GOAL: Select from the data all lines with the word "scene".

INFORMATION PROVIDED:
========
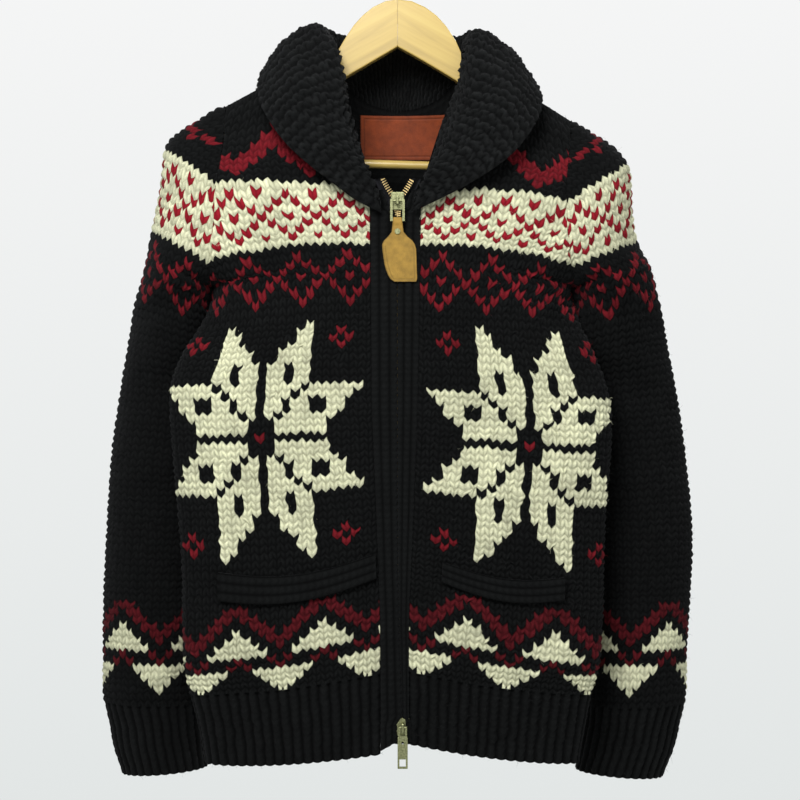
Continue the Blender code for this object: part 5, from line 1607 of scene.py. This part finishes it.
def wool(name, bump=0.5, sheen=0.03, hair=False):
    mat, shader, add, link = new_material(name)
    yarn = add("ShaderNodeAttribute", attribute_name="yarn_colour")
    shader.inputs["Roughness"].default_value = 0.95
    shader.inputs["Specular IOR Level"].default_value = 0.05
    shader.inputs["Sheen Weight"].default_value = sheen
    shader.inputs["Sheen Roughness"].default_value = 0.55
    shader.inputs["Sheen Tint"].default_value = (0.85, 0.86, 0.90, 1.0)
    if hair:
        link(yarn, "Color", shader, "Base Color")
        return mat
    run = add("ShaderNodeUVMap", uv_map="yarn_run")
    stretch = add("ShaderNodeMapping", Scale=(2.2, 9.0, 1.0))
    link(run, "UV", stretch, "Vector")
    strands = add("ShaderNodeTexNoise", Scale=1.0, Detail=6.0, Roughness=0.65)
    link(stretch, "Vector", strands, "Vector")
    place = add("ShaderNodeTexCoord")
    fluff = add("ShaderNodeTexNoise", Scale=900.0, Detail=4.0, Roughness=0.7)
    link(place, "Object", fluff, "Vector")
    patch = add("ShaderNodeTexNoise", Scale=26.0, Detail=3.0)
    link(place, "Object", patch, "Vector")
    shade = ramp(add, [(0.28, 0.62), (0.52, 1.0), (0.75, 1.32)])
    link(strands, "Fac", shade, "Fac")
    patchy = ramp(add, [(0.3, 0.86), (0.7, 1.12)])
    link(patch, "Fac", patchy, "Fac")
    strand_tone = multiply(add, link, (yarn, "Color"), (shade, "Color"))
    link(*multiply(add, link, strand_tone, (patchy, "Color")), shader, "Base Color")
    both = add("ShaderNodeMath", operation="ADD")
    link(strands, "Fac", both, 0)
    link(fluff, "Fac", both, 1)
    bumps = purl_side(add, link, run)
    tall = add("ShaderNodeMath", operation="MULTIPLY_ADD")
    link(bumps, "Value", tall, 0)
    tall.inputs[1].default_value = 3.0
    link(both, "Value", tall, 2)
    press = add("ShaderNodeBump", Strength=bump, Distance=0.0009)
    link(tall, "Value", press, "Height")
    link(press, "Normal", shader, "Normal")
    return mat


print("wool look ready, with the yarn's colour from the attribute yarn_colour")

# %% [markdown]
# ### Leather
# Leather has a fine pebbled grain, which a cell pattern gives, and cloudy darker places
# where it is handled.

# %% Leather look
def leather_look(name):
    mat, shader, add, link = new_material(name)
    tint = add("ShaderNodeAttribute", attribute_name="yarn_colour")
    place = add("ShaderNodeTexCoord")
    grain = add("ShaderNodeTexVoronoi", Scale=1500.0)
    link(place, "Object", grain, "Vector")
    cloud = add("ShaderNodeTexNoise", Scale=120.0, Detail=5.0, Roughness=0.6)
    link(place, "Object", cloud, "Vector")
    shade = ramp(add, [(0.3, 0.72), (0.7, 1.2)])
    link(cloud, "Fac", shade, "Fac")
    link(*multiply(add, link, (tint, "Color"), (shade, "Color")), shader, "Base Color")
    shader.inputs["Roughness"].default_value = 0.6
    shader.inputs["Specular IOR Level"].default_value = 0.22
    press = add("ShaderNodeBump", Strength=0.35, Distance=0.0004)
    link(grain, "Distance", press, "Height")
    link(press, "Normal", shader, "Normal")
    return mat


print("leather look ready, with its colour from the same attribute")

# %% [markdown]
# ### Wood
# Wood shows long grain lines: noise stretched along the board. The two arms are cut as a
# mirrored pair, so the grain is mirrored too, by taking the size of x and not its sign.

# %% Wood look
def wood_look(name):
    mat, shader, add, link = new_material(name)
    place = add("ShaderNodeTexCoord")
    apart, mirror = add("ShaderNodeSeparateXYZ"), add("ShaderNodeCombineXYZ")
    both_arms = add("ShaderNodeMath", operation="ABSOLUTE")
    link(place, "Object", apart, "Vector")
    link(apart, "X", both_arms, 0)
    link(both_arms, "Value", mirror, "X")
    link(apart, "Y", mirror, "Y")
    link(apart, "Z", mirror, "Z")
    turn = add("ShaderNodeMapping", Rotation=(0.0, -0.5, 0.0))
    link(mirror, "Vector", turn, "Vector")
    stretch = add("ShaderNodeMapping", Scale=(7.0, 110.0, 120.0))
    link(turn, "Vector", stretch, "Vector")
    grain = add("ShaderNodeTexNoise", Scale=1.0, Detail=7.0, Roughness=0.6, Distortion=0.4)
    link(stretch, "Vector", grain, "Vector")
    tint = ramp(add, [(0.28, (0.37, 0.255, 0.062)), (0.50, (0.465, 0.325, 0.080)),
                      (0.74, (0.52, 0.380, 0.102))])
    link(grain, "Fac", tint, "Fac")
    link(tint, "Color", shader, "Base Color")
    shader.inputs["Roughness"].default_value = 0.34
    shader.inputs["Coat Weight"].default_value = 0.35
    shader.inputs["Coat Roughness"].default_value = 0.18
    press = add("ShaderNodeBump", Strength=0.12, Distance=0.0004)
    link(grain, "Fac", press, "Height")
    link(press, "Normal", shader, "Normal")
    return mat


print("grain runs down each arm at", round(math.degrees(0.5)), "degrees")

# %% [markdown]
# ### Metal
# The sliders and pulls are worn plated brass. One noise drives both colour and roughness,
# so a dark spot is a dull one too.

# %% Metal look
def metal_look(name, light, dark, rough, scale=700.0):
    mat, shader, add, link = new_material(name)
    place = add("ShaderNodeTexCoord")
    wear = add("ShaderNodeTexNoise", Scale=scale, Detail=6.0, Roughness=0.7)
    link(place, "Object", wear, "Vector")
    tint = ramp(add, [(0.36, dark), (0.62, light)])
    link(wear, "Fac", tint, "Fac")
    link(tint, "Color", shader, "Base Color")
    rub = ramp(add, [(0.35, rough + 0.18), (0.7, rough)])
    link(wear, "Fac", rub, "Fac")
    link(rub, "Color", shader, "Roughness")
    shader.inputs["Metallic"].default_value = 1.0
    press = add("ShaderNodeBump", Strength=0.08, Distance=0.0002)
    link(wear, "Fac", press, "Height")
    link(press, "Normal", shader, "Normal")
    return mat


print("materials so far:", len(bpy.data.materials))

# %% [markdown]
# ### Painting the pieces
# Every piece was given a slot name when it was dressed, and the slot says which finish it
# wears. The small metal and wooden nodes of the CAD model are shown as they are, so they
# are painted here directly.

# %% Finishes
looks = {
    "charcoal_wool": wool("charcoal_wool"),
    "rib_wool": wool("rib_wool"),
    "collar_wool": wool("collar_wool", bump=0.7, sheen=0.04),
    "fibre": wool("loose_fibre", hair=True),
    "zip_tape": wool("zip_tape", bump=0.25),
    "brown_leather": leather_look("brown_leather"),
    "tan_leather": leather_look("tan_leather"),
    "hanger_wood": wood_look("hanger_wood"),
    "hook_steel": metal_look("hook_steel", (0.52, 0.51, 0.49), (0.36, 0.36, 0.35), 0.20, 90.0),
    "aged_metal": metal_look("aged_metal", (0.40, 0.41, 0.22), (0.13, 0.135, 0.065), 0.30),
    "brass_teeth": metal_look("brass_teeth", (0.62, 0.47, 0.22), (0.34, 0.24, 0.10), 0.30),
}


def paint(obj, mat):
    obj.data.materials.clear()
    obj.data.materials.append(mat)


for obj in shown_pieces():
    name = obj.name
    if name.endswith("_fibres"):
        paint(obj, looks["fibre"])
    elif name.startswith("zip_teeth"):
        paint(obj, looks["brass_teeth"])
    elif "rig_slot" in obj:
        paint(obj, looks[obj["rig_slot"]])
NODE_LOOKS = {
    "aged_metal": ("zip_slider_top", "zip_slider_bottom", "pull_frame", "pull_rivet", "pull_tab"),
    "hanger_wood": ("hanger_left", "hanger_right", "hanger_bar"),
    "hook_steel": ("hanger_hook",),
}
for look, nodes in NODE_LOOKS.items():
    for node in nodes:
        paint(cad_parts[node], looks[look])

# %% [markdown]
# ## How each sheet was cut
# Flat sizes of the knitted panels before sewing, for the cloth check and for a maker. A
# panel's width is that of its widest row and its length is measured up its middle; its
# area is the length times the mean width. A strip is measured along and across.

# %% Sheets
def flat_size(surface, r0, r1):
    rows = np.linspace(r0, r1, 60)
    points, _ = surface.at(rows, np.full(60, 0.5))
    length = float(np.linalg.norm(np.diff(points, axis=0), axis=1).sum())
    widths = np.array([surface.width(r) for r in rows])
    return float(widths.max()), length, float(widths.mean()) * length


def declare(obj, size):
    width, length, area = size
    area = min(area, width * length) * MM * MM
    print(obj.name, round(width), "x", round(length), "mm, area", round(area, 4), "m2")


for key in ("front_left", "front_right", "back"):
    declare(made[key], flat_size(surfaces[key.replace("front_", "")], *BODY_ROWS))
for key, source in (("hem_rib_left", "left"), ("hem_rib_right", "right"),
                    ("hem_rib_back", "back")):
    declare(made[key], flat_size(surfaces[source], *HEM_ROWS))
for side in ("left", "right"):
    declare(made[f"sleeve_{side}"], flat_size(surfaces[f"sleeve_{side}"], *SLEEVE_ROWS))
    declare(made[f"cuff_{side}"], flat_size(surfaces[f"sleeve_{side}"], *CUFF_ROWS))
    long, wide = strip_size[f"front_band_{side}"]
    declare(made[f"front_band_{side}"], (wide, long, wide * long * 0.98))
    long, wide = strip_size[f"pocket_welt_{side}"]
    declare(made[f"pocket_welt_{side}"], (long, wide, wide * long * 0.99))
    long = float(ZIP[-1].z - ZIP[0].z)
    declare(made[f"tape_{side}"], (15.0, long, 13.0 * long))
mean = float(collar_surface.widths.mean())
declare(made["collar"], (collar_surface.length, float(collar_surface.widths.max()),
                         collar_surface.length * mean))

# %% [markdown]
# ## Studio
# The room is only a background colour that changes with height: pale all round at the
# level of the cardigan, and darker above and below, which keeps the wool's shadows deep.

# %% Room
scene = bpy.context.scene
scene.view_settings.view_transform = "Standard"
world = bpy.data.worlds.new("pale_room")
world.use_nodes = True
background = world.node_tree.nodes["Background"]
background.inputs["Strength"].default_value = 0.98
add, link = node_tools(world.node_tree)
heading, split = add("ShaderNodeTexCoord"), add("ShaderNodeSeparateXYZ")
height = add("ShaderNodeMapRange", From_Min=-1.0, From_Max=1.0)
LOW_WALL, HIGH_WALL = (0.58, 0.60, 0.595), (0.36, 0.37, 0.37)
wall = ramp(add, [(0.0, LOW_WALL), (0.36, LOW_WALL), (0.40, (0.775, 0.805, 0.800)),
                  (0.60, (0.930, 0.935, 0.935)), (0.65, HIGH_WALL), (1.0, HIGH_WALL)])
link(heading, "Generated", split, "Vector")
link(split, "Z", height, "Value")
link(height, "Result", wall, "Fac")
link(wall, "Color", background, "Color")
scene.world = world
print("room colours:", len(wall.color_ramp.elements))

# %% [markdown]
# ### Floor
# A round pale floor, a little below the hem, with faint specks.

# %% Floor
bpy.ops.mesh.primitive_circle_add(vertices=96, radius=1.5, fill_type="NGON",
                                  location=(0.0, 0.1, -1.25))
floor = bpy.context.active_object
floor.name = "floor"
mat, shader, add, link = new_material("pale_floor")
place = add("ShaderNodeTexCoord")
speck = add("ShaderNodeTexNoise", Scale=30.0, Detail=4.0)
link(place, "Object", speck, "Vector")
tint = ramp(add, [(0.35, (0.56, 0.58, 0.575)), (0.65, (0.60, 0.62, 0.615))])
link(speck, "Fac", tint, "Fac")
link(tint, "Color", shader, "Base Color")
shader.inputs["Roughness"].default_value = 0.7
paint(floor, mat)
print("floor at", floor.location.z, "m")

# %% [markdown]
# ### Lights and camera
# Large soft panels: one in front and above, a weak one at the right, and a strong one
# behind that draws a thin bright outline on the hairs. The camera stands level with the
# middle of the cardigan, about two metres away, with a long lens.

# %% Lights and camera
def soft_light(name, place, aim, size, power):
    light = bpy.data.lights.new(name, "AREA")
    light.shape, light.size, light.size_y = "RECTANGLE", size, size
    light.energy = power
    obj = bpy.data.objects.new(name, light)
    scene.collection.objects.link(obj)
    obj.location = place
    obj.rotation_mode = "QUATERNION"
    obj.rotation_quaternion = (Vector(aim) - Vector(place)).to_track_quat("-Z", "Y")
    return obj


MIDDLE = (0.0, 0.0, -0.45)
soft_light("window", (-0.35, -1.25, 0.55), (0.0, 0.0, -0.15), 0.7, 27.0)
soft_light("fill", (1.8, -1.7, 0.3), MIDDLE, 1.3, 7.0)
soft_light("rear", (0.9, 1.9, 0.8), MIDDLE, 1.4, 40.0)

camera = bpy.data.objects.new("camera", bpy.data.cameras.new("camera"))
scene.collection.objects.link(camera)
camera.location = (0.0024, -1.96, -0.442)
camera.rotation_euler = (math.pi / 2, 0.0, 0.0)
camera.data.sensor_width, camera.data.lens = 36.0, 90.0
scene.camera = camera
print("camera distance:", round(-camera.location.y, 2), "m")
========
EXERCISE SOLUTION:
Continue the Blender code for this object: part 5, from line 1607 of scene.py. This part finishes it.
scene = bpy.context.scene
scene.view_settings.view_transform = "Standard"
scene.world = world
    scene.collection.objects.link(obj)
scene.collection.objects.link(camera)
scene.camera = camera